Ser mujer rural en Colombia implica vivir entre dos realidades: la que sostiene al país con trabajo, cuidados y saberes, y la que permanece marginada del acceso a derechos, justicia y oportunidades. A pesar de su papel protagónico en la seguridad alimentaria y la economía campesina, las cifras más recientes revelan un panorama de violencia estructural, silenciosa y persistente.
Las mujeres rurales enfrentan agresiones físicas, pero también exclusiones profundas que se evidencian en el acceso limitado a la tierra, al crédito, a la educación, a la justicia y a espacios de participación política. Todo esto configura un entramado de violencias estructurales que persisten y se normalizan con el tiempo.
Según el DANE, una de cada tres mujeres rurales ha sido víctima de violencia física por parte de su pareja. Y para muchas, la violencia empieza desde niñas en las zonas rurales, una de cada doce jóvenes abandona sus estudios para asumir tareas de cuidado en el hogar. Además, el 89,5% de quienes dedican más de ocho horas diarias al trabajo no remunerado son mujeres, perpetuando la brecha en autonomía económica.
El desplazamiento forzado agudiza aún más este escenario. Según Alianza por la Solidaridad, el 15,8% de las mujeres desplazadas han sido víctimas de violencia sexual, una cifra que rara vez llega a instancias judiciales debido al miedo, la estigmatización y la impunidad.
En cuanto a los feminicidios, la Fiscalía General de la Nación reportó 1.844 casos entre 2020 y 2023. A esta cifra se suman las múltiples formas de violencia no letal que afectan a miles de mujeres diariamente. En 2023, Colombia, junto con Brasil y México, registró un promedio de 1.569 mujeres víctimas de violencia de género cada día, un aumento del 13% respecto a 2022.
El acceso a recursos también refleja un patrón de exclusión. Las mujeres rurales enfrentan serias barreras para acceder a crédito y asistencia técnica. En todos los tipos de financiamiento analizados, la aprobación de créditos es consistentemente menor para las mujeres que para los hombres.
Y aunque el 35,8% de los hogares rurales son liderados por mujeres, solo el 1% de los predios rurales mayores a 200 hectáreas están titulados a su nombre. Esta falta de acceso a la tierra y a recursos productivos limita sus posibilidades de desarrollo autónomo y sostenible.

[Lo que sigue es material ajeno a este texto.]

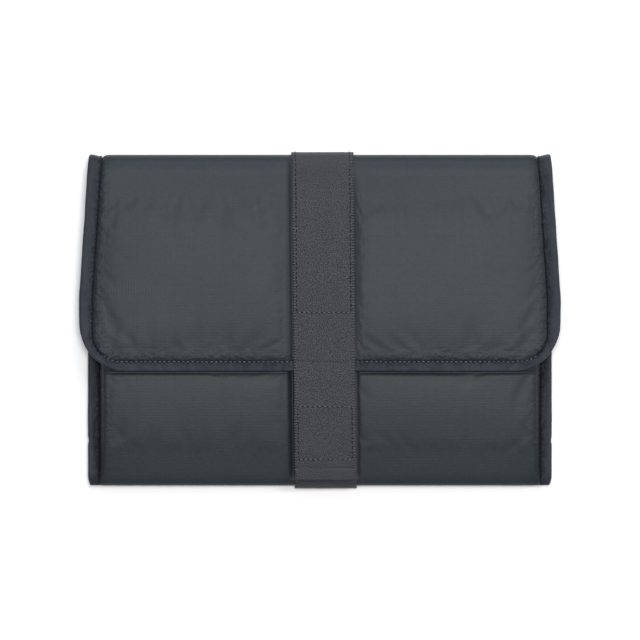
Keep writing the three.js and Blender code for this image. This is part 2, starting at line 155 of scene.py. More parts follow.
def smooth(low, high, value):
    """A smooth step from 0 at low to 1 at high."""
    t = np.clip((value - low) / (high - low), 0, 1)
    return t * t * (3 - 2 * t)


def bell(value, width):
    """One where value is nought, and falling away on both sides over width."""
    return np.exp(-((value / width) ** 2))


def fading(distance, reach):
    """One at no distance, and falling away over reach."""
    return np.exp(-distance / reach)


def running_length(line):
    """How far along a line each of its points is."""
    steps = np.linalg.norm(np.diff(line, axis=0), axis=1)
    return np.concatenate([[0], np.cumsum(steps)])


def at_length(distance, along, line):
    """The two columns of a line, at distances along it."""
    return [np.interp(distance, along, line[:, k]) for k in (0, 1)]


def unit_steps(line, *lengths):
    """The direction of a line at each of its points."""
    steps = np.gradient(line, *lengths, axis=0)
    return steps / np.linalg.norm(steps, axis=1)[:, None]


# --------------------------------------------------------------------- the line along s


def arc_points(y, radius, start, end, count, power=2.0):
    """Part of a circle, or of a squarer turn where the power is above two."""
    angles = np.radians(np.linspace(start, end, count))
    out, up = np.cos(angles), np.sin(angles)
    square = (np.abs(out) ** power + np.abs(up) ** power) ** (-1 / power)
    return np.stack([y + radius * out * square, radius + radius * up * square], 1)


def section_line():
    """The outer faces' section in Y and Z, and how far along it each turn is."""
    fall = FRONT_Z - BOTTOM_R * (1 + math.cos(FRONT_TILT))
    run = 2 * fall / math.tan(FRONT_TILT)
    curve_end = BOTTOM_Y - BOTTOM_R * math.sin(FRONT_TILT)
    level_end = curve_end + run
    curve_y = np.linspace(level_end, curve_end, 60)
    curve_z = FRONT_Z - fall * ((level_end - curve_y) / run) ** 2
    level = [[y, FRONT_Z] for y in np.linspace(MOUTH_Y, level_end, 40)]
    back = [[y, 0] for y in np.linspace(BOTTOM_Y, FOLD_Y, 90)]
    flap = [[y, 2 * FOLD_R] for y in np.linspace(FOLD_Y, FLAP_END_Y, 60)]
    middle = math.degrees(MIDDLE_FOLD)
    parts = [
        np.array(level),
        np.stack([curve_y, curve_z], 1),
        arc_points(BOTTOM_Y, BOTTOM_R, 90 + math.degrees(FRONT_TILT), 270, 40),
        np.array(back),
        arc_points(FOLD_Y, FOLD_R, -90, middle, 60, FOLD_POWER),
        arc_points(FOLD_Y, FOLD_R, middle, 90, 60, FOLD_POWER),
        np.array(flap),
    ]
    line, turns = [parts[0]], []
    for part in parts[1:]:
        turns.append(sum(len(p) for p in line) - 1)
        line.append(part[1:])
    line = np.concatenate(line)
    along = running_length(line)
    return line, along, [along[i] for i in turns]


LINE, ALONG, TURNS = section_line()
S_LEVEL, S_CURVE, S_BACK, S_FOLD, S_MIDDLE, S_FLAP = TURNS
S_END = ALONG[-1]
TANGENT = unit_steps(LINE, ALONG)


def on_line(s):
    """Y, Z and the outward normal's Y and Z of the section at s."""
    y, z = at_length(s, ALONG, LINE)
    ty, tz = at_length(s, ALONG, TANGENT)
    length = np.hypot(ty, tz)
    return y, z, tz / length, -ty / length


def flap_s(y):
    """Where the flap's section is at y, and the same for the back below."""
    return S_FLAP + FOLD_Y - y


def back_s(y):
    return S_BACK + y - BOTTOM_Y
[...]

La violencia contra las mujeres rurales no se limita a golpes o insultos: está en la negación sistemática de sus derechos, en la invisibilización de sus aportes y en la indiferencia frente a sus denuncias. Las cifras más recientes son claras: esta no es una violencia del pasado ni de unos pocos casos aislados, es una violencia estructural que sigue viva en los campos del país.
Frente a este panorama, urge pasar del reconocimiento simbólico a la acción concreta. Programas como SALVIA del Ministerio de Igualdad, o los compromisos internacionales de la FAO y ONU Mujeres, son pasos importantes. Pero mientras las mujeres rurales sigan sembrando sin tierra, cuidando sin descanso y resistiendo sin protección, el país seguirá en deuda.